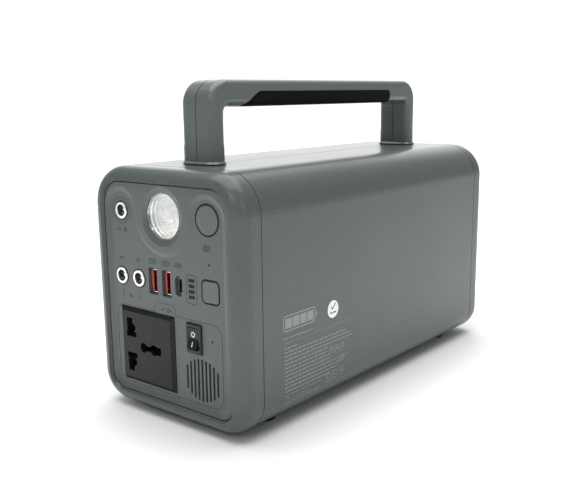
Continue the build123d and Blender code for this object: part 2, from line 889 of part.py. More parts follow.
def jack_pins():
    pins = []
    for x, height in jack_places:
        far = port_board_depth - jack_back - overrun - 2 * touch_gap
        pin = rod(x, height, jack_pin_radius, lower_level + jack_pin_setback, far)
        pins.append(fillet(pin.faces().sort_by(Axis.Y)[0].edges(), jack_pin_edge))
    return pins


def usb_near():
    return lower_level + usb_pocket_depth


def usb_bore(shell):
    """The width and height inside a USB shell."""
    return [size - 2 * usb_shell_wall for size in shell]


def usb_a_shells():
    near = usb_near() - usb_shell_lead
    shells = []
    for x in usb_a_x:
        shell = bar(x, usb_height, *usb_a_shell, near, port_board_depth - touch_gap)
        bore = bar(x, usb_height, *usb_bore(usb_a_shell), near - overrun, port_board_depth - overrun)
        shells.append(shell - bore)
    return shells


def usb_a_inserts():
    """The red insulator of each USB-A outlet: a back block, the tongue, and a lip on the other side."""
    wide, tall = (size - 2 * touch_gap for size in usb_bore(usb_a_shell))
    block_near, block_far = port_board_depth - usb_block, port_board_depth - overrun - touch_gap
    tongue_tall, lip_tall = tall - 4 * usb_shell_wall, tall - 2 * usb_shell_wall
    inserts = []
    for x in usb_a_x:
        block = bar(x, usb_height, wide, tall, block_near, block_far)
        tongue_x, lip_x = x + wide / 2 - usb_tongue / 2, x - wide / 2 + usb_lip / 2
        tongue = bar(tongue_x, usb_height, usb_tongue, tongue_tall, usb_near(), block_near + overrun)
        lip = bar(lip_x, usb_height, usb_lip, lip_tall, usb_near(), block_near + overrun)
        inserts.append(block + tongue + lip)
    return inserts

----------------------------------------

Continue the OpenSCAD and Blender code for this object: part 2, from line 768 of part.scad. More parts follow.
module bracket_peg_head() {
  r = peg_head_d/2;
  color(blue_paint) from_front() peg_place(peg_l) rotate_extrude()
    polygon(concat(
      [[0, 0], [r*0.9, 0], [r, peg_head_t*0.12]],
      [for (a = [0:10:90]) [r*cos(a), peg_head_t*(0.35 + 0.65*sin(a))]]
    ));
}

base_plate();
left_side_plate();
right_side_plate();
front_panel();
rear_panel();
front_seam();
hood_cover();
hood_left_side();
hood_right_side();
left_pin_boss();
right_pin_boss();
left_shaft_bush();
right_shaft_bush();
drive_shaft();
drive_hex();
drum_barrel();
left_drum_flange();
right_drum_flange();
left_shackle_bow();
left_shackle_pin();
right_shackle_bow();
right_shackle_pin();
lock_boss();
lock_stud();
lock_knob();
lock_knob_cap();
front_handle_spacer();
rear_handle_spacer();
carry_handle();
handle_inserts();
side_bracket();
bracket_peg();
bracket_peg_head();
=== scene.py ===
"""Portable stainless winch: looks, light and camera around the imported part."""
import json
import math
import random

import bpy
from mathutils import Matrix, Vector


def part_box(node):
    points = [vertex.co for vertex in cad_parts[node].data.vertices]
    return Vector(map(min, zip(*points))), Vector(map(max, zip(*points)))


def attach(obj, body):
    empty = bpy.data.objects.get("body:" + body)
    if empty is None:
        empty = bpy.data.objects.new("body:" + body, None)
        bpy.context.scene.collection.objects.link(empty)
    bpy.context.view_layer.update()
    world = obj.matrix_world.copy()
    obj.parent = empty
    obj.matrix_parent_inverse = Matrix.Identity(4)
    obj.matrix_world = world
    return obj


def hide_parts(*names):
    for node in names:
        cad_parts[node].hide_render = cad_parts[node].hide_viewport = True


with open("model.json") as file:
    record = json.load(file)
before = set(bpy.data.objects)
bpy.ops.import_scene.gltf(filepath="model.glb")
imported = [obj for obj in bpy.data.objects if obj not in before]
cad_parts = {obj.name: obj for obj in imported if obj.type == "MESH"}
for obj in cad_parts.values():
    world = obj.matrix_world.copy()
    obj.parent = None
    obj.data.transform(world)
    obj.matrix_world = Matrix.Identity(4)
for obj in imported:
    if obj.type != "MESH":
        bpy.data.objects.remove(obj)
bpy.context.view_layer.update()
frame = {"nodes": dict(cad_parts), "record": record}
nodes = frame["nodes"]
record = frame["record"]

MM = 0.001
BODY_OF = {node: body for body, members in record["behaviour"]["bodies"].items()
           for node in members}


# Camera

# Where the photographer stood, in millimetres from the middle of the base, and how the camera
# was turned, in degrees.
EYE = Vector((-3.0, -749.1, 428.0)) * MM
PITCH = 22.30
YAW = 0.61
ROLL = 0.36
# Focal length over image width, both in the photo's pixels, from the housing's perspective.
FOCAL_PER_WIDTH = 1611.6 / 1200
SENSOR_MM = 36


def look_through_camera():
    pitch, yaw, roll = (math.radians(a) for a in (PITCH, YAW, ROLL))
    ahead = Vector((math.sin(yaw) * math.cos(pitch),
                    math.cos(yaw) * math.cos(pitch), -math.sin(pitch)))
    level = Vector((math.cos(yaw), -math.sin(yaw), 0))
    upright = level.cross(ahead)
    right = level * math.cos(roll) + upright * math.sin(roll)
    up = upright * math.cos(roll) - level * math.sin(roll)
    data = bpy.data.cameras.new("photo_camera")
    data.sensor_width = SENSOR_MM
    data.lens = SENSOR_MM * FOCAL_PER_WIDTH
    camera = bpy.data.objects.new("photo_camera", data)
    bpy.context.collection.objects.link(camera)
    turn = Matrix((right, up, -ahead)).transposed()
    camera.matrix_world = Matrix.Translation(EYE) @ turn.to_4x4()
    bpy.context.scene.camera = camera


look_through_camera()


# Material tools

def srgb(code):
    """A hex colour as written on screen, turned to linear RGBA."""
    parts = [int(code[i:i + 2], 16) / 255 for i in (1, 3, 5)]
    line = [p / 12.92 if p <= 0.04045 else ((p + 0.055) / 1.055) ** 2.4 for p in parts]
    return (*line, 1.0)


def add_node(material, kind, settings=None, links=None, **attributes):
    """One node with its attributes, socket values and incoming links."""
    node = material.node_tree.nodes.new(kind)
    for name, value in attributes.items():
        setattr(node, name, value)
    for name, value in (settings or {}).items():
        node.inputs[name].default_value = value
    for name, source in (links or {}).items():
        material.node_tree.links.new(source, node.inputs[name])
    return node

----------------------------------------

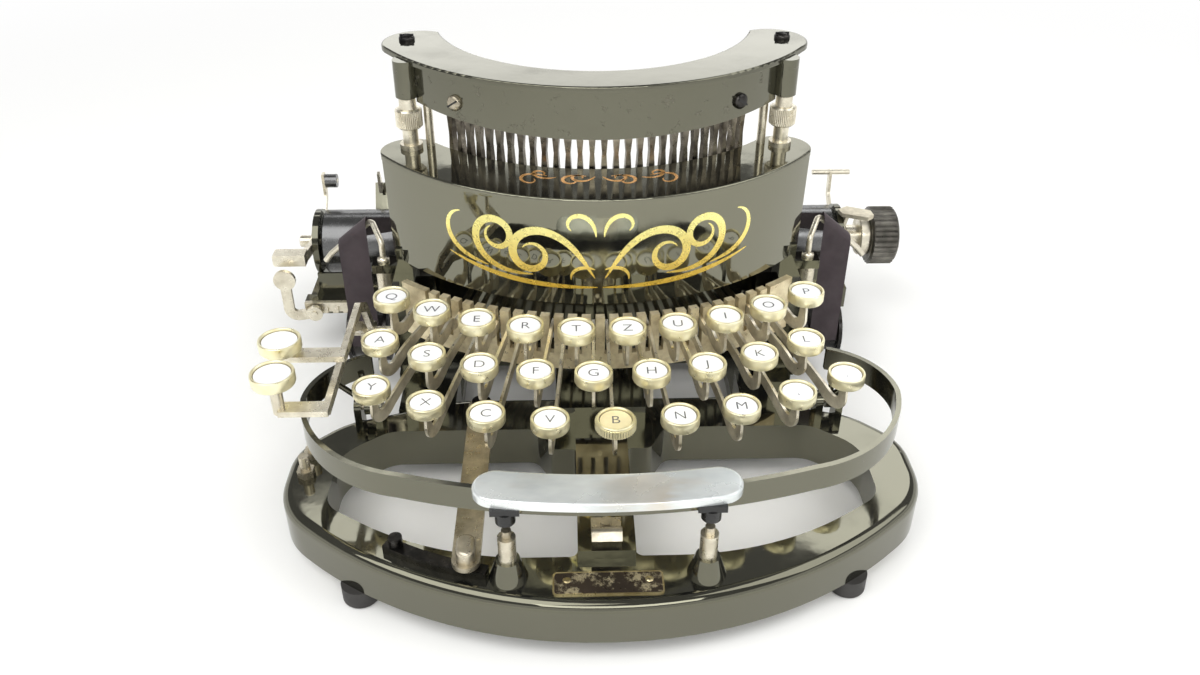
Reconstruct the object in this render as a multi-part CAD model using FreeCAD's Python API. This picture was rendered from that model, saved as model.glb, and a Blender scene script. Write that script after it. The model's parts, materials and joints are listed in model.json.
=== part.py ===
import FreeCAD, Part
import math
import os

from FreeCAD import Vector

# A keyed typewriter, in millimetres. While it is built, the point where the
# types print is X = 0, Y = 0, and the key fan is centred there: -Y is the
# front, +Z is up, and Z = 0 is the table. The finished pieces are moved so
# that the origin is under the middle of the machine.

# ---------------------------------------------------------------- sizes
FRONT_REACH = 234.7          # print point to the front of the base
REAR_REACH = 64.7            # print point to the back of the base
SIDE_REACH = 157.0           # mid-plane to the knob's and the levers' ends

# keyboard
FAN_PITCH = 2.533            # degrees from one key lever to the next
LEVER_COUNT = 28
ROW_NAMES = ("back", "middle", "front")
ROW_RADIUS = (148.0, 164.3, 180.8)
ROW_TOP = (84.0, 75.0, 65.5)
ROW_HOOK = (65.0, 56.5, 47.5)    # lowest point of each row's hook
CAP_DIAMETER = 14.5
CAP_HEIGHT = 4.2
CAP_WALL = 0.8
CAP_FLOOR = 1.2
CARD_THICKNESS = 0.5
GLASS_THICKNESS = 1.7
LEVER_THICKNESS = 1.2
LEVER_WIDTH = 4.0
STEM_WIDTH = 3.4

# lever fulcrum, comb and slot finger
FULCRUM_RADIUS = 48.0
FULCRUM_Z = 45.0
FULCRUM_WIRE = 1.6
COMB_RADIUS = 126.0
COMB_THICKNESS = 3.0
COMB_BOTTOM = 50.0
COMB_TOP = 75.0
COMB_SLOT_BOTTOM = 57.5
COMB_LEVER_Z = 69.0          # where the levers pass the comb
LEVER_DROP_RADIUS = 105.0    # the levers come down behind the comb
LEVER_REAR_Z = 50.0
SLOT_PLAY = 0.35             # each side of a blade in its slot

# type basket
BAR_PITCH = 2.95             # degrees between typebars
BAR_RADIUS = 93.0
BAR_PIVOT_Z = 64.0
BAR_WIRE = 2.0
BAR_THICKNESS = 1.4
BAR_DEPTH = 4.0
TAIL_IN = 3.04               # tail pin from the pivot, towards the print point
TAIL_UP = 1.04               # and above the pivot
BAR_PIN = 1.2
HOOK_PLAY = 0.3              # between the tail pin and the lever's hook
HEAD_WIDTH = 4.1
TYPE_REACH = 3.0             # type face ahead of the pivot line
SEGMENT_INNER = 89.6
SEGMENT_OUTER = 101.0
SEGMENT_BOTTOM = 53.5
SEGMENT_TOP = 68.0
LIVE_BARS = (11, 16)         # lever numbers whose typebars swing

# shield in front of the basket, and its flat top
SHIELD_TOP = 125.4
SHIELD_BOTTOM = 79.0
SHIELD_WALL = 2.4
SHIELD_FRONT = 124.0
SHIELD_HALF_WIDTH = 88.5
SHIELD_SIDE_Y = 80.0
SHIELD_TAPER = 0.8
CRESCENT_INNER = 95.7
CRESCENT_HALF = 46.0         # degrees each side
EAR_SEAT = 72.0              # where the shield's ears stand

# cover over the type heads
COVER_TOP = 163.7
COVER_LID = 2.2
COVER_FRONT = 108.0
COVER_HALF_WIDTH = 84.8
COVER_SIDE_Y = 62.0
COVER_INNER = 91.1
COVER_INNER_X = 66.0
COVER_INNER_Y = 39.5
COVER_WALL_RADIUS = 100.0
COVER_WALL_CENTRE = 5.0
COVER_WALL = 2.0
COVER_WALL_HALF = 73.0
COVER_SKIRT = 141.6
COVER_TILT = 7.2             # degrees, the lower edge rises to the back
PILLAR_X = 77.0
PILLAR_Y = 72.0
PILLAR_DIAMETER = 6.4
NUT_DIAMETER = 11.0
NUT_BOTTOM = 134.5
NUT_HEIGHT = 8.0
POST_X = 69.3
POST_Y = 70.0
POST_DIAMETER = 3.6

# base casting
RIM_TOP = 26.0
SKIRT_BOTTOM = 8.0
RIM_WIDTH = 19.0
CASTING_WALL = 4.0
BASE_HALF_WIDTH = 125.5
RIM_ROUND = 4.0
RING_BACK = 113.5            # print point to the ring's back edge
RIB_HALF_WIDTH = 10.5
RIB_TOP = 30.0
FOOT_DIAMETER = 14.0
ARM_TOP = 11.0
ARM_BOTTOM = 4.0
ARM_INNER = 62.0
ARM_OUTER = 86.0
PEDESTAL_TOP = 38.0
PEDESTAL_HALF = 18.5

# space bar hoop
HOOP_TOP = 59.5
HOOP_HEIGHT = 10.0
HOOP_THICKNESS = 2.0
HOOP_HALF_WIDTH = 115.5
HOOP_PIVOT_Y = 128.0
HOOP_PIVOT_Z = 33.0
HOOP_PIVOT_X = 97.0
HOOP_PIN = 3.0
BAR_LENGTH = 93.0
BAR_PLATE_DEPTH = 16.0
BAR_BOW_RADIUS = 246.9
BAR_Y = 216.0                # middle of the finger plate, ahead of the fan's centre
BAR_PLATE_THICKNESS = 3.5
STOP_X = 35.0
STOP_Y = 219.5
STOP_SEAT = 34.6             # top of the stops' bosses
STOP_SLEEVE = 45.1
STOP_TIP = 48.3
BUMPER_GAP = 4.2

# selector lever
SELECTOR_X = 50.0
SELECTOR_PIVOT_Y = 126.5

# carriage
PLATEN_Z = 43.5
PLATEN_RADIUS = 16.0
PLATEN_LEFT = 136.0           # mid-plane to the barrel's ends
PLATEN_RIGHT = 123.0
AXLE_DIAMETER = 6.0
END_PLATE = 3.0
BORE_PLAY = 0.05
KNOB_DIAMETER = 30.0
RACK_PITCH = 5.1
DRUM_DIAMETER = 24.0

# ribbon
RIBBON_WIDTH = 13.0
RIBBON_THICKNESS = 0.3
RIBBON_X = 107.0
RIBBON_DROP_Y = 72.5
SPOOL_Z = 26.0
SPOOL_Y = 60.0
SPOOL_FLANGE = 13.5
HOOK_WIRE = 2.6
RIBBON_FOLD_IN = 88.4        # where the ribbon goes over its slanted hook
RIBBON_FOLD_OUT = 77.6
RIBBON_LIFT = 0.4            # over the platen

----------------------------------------

*The request:* For each line of the listing that holds the word "FreeCAD", show that line.

*Exercise answer:*
Reconstruct the object in this render as a multi-part CAD model using FreeCAD's Python API. This picture was rendered from that model, saved as model.glb, and a Blender scene script. Write that script after it. The model's parts, materials and joints are listed in model.json.
import FreeCAD, Part
from FreeCAD import Vector